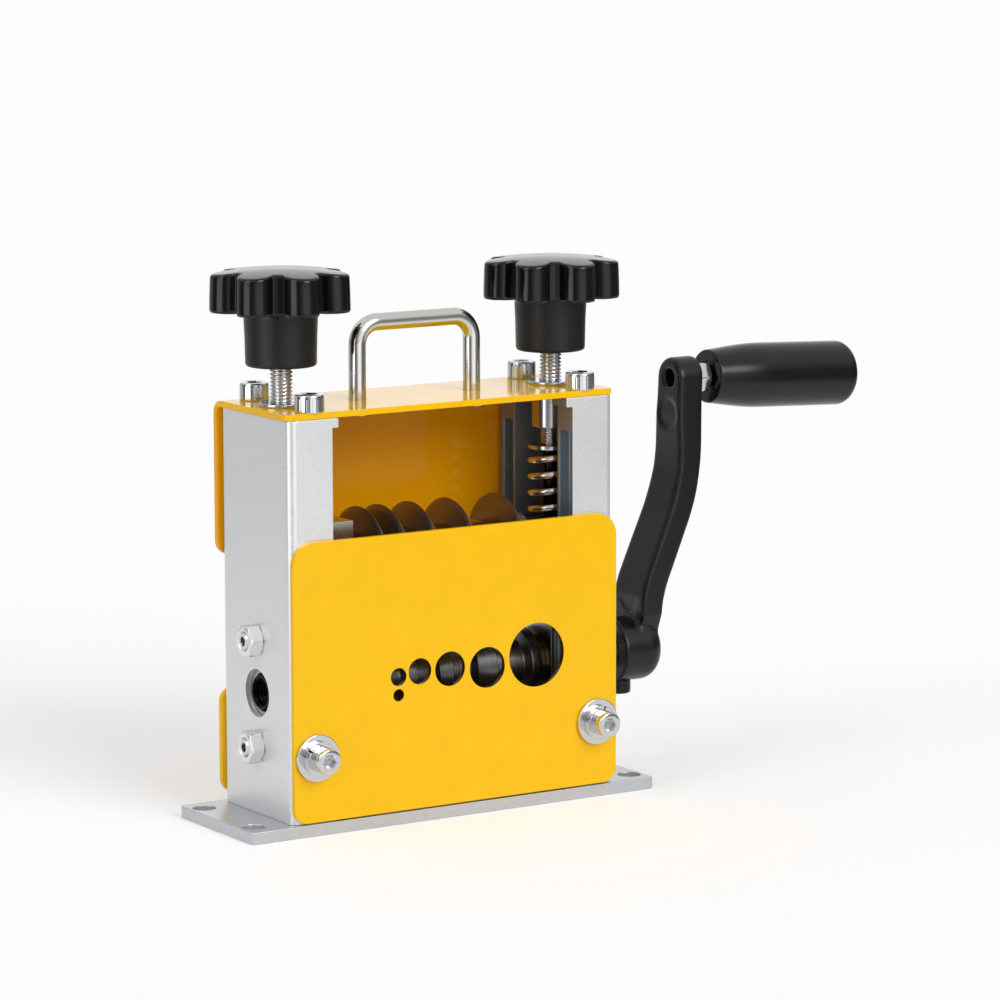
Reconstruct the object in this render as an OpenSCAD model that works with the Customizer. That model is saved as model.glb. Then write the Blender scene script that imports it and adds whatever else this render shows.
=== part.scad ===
// Hand crank wire stripper. Two slotted columns on a base plate carry a grooved drive roller,
// which the crank turns, and a blade shaft that two star knobs raise and lower on screws.
// The origin is the centre of the base plate's underside. +X points to the crank, -Y to the
// operator and +Z up. Lengths are in millimetres.

/* [Base plate] */
// Length of the base plate beyond each column, along X
base_wing = 16.2; // [12:0.2:30]
// Depth of the base plate beyond the columns' fronts and rears, along Y
base_rim = 1.8; // [0.8:0.1:12]
// Thickness of the base plate
base_t = 4.2; // [3.2:0.2:8]
// Radius of the base plate's corners
base_r = 1.5; // [0.5:0.5:5]
// Diameter of the four mounting holes
mount_hole_d = 8; // [4:0.5:8]
// Distance of a mounting hole's centre from the plate's end
mount_edge_x = 5; // [4.6:0.2:6]
// Distance of a mounting hole's centre from the plate's long side
mount_edge_y = 8; // [5:0.5:12]

/* [Columns] */
// Width over both columns, along X
frame_w = 127.6; // [124:0.4:134]
// Depth of a column, along Y
frame_depth = 46.4; // [44:0.2:48]
// Height of a column
col_h = 135; // [133:1:150]
// Width of a column, along X
col_w = 16.5; // [15.5:0.5:18]
// Thickness of a column's outer web
web_t = 2.4; // [1.8:0.2:3]
// Thickness of a column's front and rear flanges, along Y
flange_t = 9.7; // [9:0.1:11]
// Radius of a column's outer upright edges
col_r = 2.8; // [1:0.2:4]
// Radius of a column's rear upper edge, under the cover's bend
col_top_r = 1.5; // [1.3:0.1:3]
// Reach of the lip at the top of each flange
lip_reach = 2.4; // [1:0.2:3]
// Height of that lip
lip_h = 3.2; // [2:0.2:5]

/* [Front and rear plates] */
// Thickness of the front and rear plates
sheet_t = 2; // [1.5:0.1:3]
// Overhang of the front plate past each column
front_over = 0.2; // [-1:0.1:3]
// Height of the front plate's upper edge above the blade shaft's axis
front_above = 13.5; // [10:0.1:17]
// Gap under the front plate
front_gap = 0.5; // [0.3:0.1:2]
// Radius of the front plate's upper corners
front_r_top = 8; // [2:1:12]
// Radius of the front plate's lower corners
front_r_low = 5; // [2:1:8]
// Diameter of the small hole under the first feed hole
pilot_d = 4.1; // [2:0.1:5]
// Overhang of the rear plate past each column
rear_over = 0.7; // [-1:0.1:3]
// Depth of the rear plate's upper edge below the drive shaft's axis
rear_below = 2.1; // [0:0.1:10]
// Gap under the rear plate
rear_gap = 2.6; // [0.5:0.1:5]
// Radius of the rear plate's corners
rear_r = 5; // [2:1:8]

/* [Top cover] */
// Overhang of the top cover past each column
cover_over = 0.7; // [-1:0.1:3]
// Thickness of the top cover's sheet
cover_t = 2.1; // [1.5:0.1:3]
// Setback of the cover's front edge from the column fronts
cover_setback = 0.9; // [0:0.1:3]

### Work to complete
Write out the data again, exactly and in full.

### Result
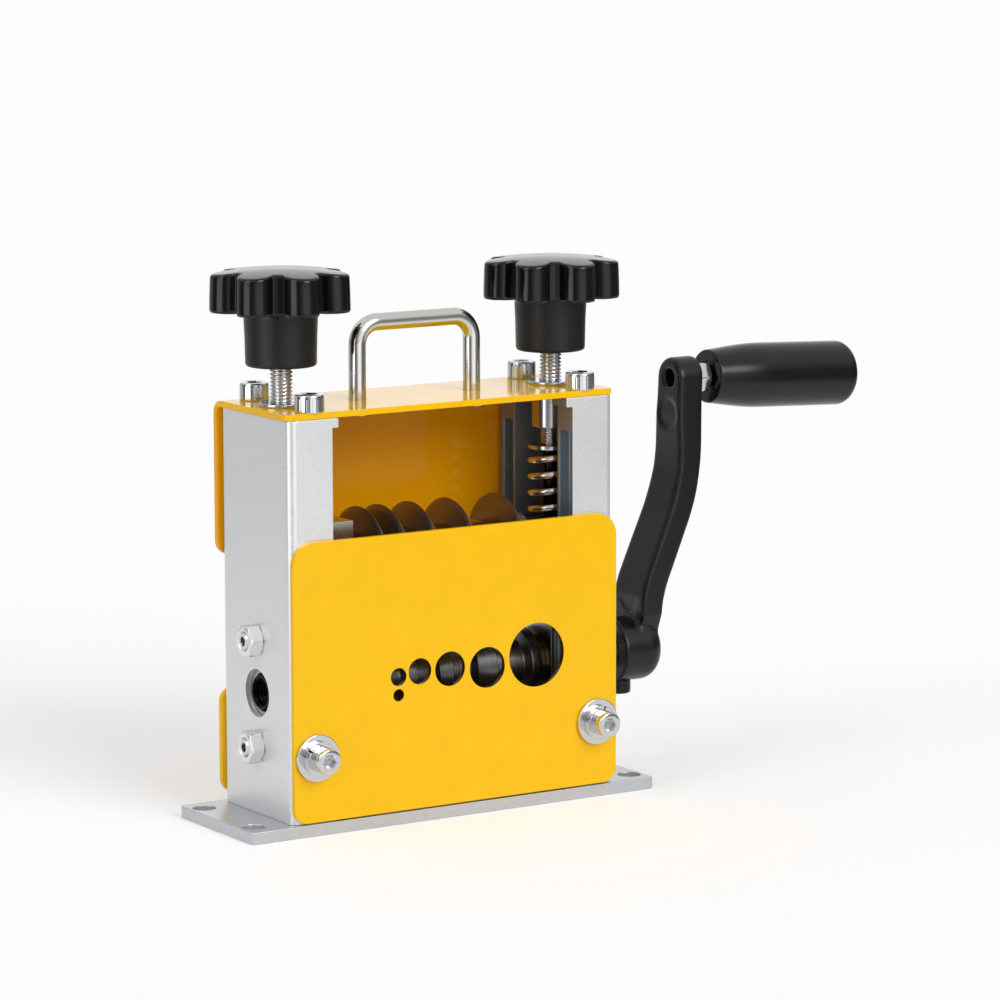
Reconstruct the object in this render as an OpenSCAD model that works with the Customizer. That model is saved as model.glb. Then write the Blender scene script that imports it and adds whatever else this render shows.
=== part.scad ===
// Hand crank wire stripper. Two slotted columns on a base plate carry a grooved drive roller,
// which the crank turns, and a blade shaft that two star knobs raise and lower on screws.
// The origin is the centre of the base plate's underside. +X points to the crank, -Y to the
// operator and +Z up. Lengths are in millimetres.

/* [Base plate] */
// Length of the base plate beyond each column, along X
base_wing = 16.2; // [12:0.2:30]
// Depth of the base plate beyond the columns' fronts and rears, along Y
base_rim = 1.8; // [0.8:0.1:12]
// Thickness of the base plate
base_t = 4.2; // [3.2:0.2:8]
// Radius of the base plate's corners
base_r = 1.5; // [0.5:0.5:5]
// Diameter of the four mounting holes
mount_hole_d = 8; // [4:0.5:8]
// Distance of a mounting hole's centre from the plate's end
mount_edge_x = 5; // [4.6:0.2:6]
// Distance of a mounting hole's centre from the plate's long side
mount_edge_y = 8; // [5:0.5:12]

/* [Columns] */
// Width over both columns, along X
frame_w = 127.6; // [124:0.4:134]
// Depth of a column, along Y
frame_depth = 46.4; // [44:0.2:48]
// Height of a column
col_h = 135; // [133:1:150]
// Width of a column, along X
col_w = 16.5; // [15.5:0.5:18]
// Thickness of a column's outer web
web_t = 2.4; // [1.8:0.2:3]
// Thickness of a column's front and rear flanges, along Y
flange_t = 9.7; // [9:0.1:11]
// Radius of a column's outer upright edges
col_r = 2.8; // [1:0.2:4]
// Radius of a column's rear upper edge, under the cover's bend
col_top_r = 1.5; // [1.3:0.1:3]
// Reach of the lip at the top of each flange
lip_reach = 2.4; // [1:0.2:3]
// Height of that lip
lip_h = 3.2; // [2:0.2:5]

/* [Front and rear plates] */
// Thickness of the front and rear plates
sheet_t = 2; // [1.5:0.1:3]
// Overhang of the front plate past each column
front_over = 0.2; // [-1:0.1:3]
// Height of the front plate's upper edge above the blade shaft's axis
front_above = 13.5; // [10:0.1:17]
// Gap under the front plate
front_gap = 0.5; // [0.3:0.1:2]
// Radius of the front plate's upper corners
front_r_top = 8; // [2:1:12]
// Radius of the front plate's lower corners
front_r_low = 5; // [2:1:8]
// Diameter of the small hole under the first feed hole
pilot_d = 4.1; // [2:0.1:5]
// Overhang of the rear plate past each column
rear_over = 0.7; // [-1:0.1:3]
// Depth of the rear plate's upper edge below the drive shaft's axis
rear_below = 2.1; // [0:0.1:10]
// Gap under the rear plate
rear_gap = 2.6; // [0.5:0.1:5]
// Radius of the rear plate's corners
rear_r = 5; // [2:1:8]

/* [Top cover] */
// Overhang of the top cover past each column
cover_over = 0.7; // [-1:0.1:3]
// Thickness of the top cover's sheet
cover_t = 2.1; // [1.5:0.1:3]
// Setback of the cover's front edge from the column fronts
cover_setback = 0.9; // [0:0.1:3]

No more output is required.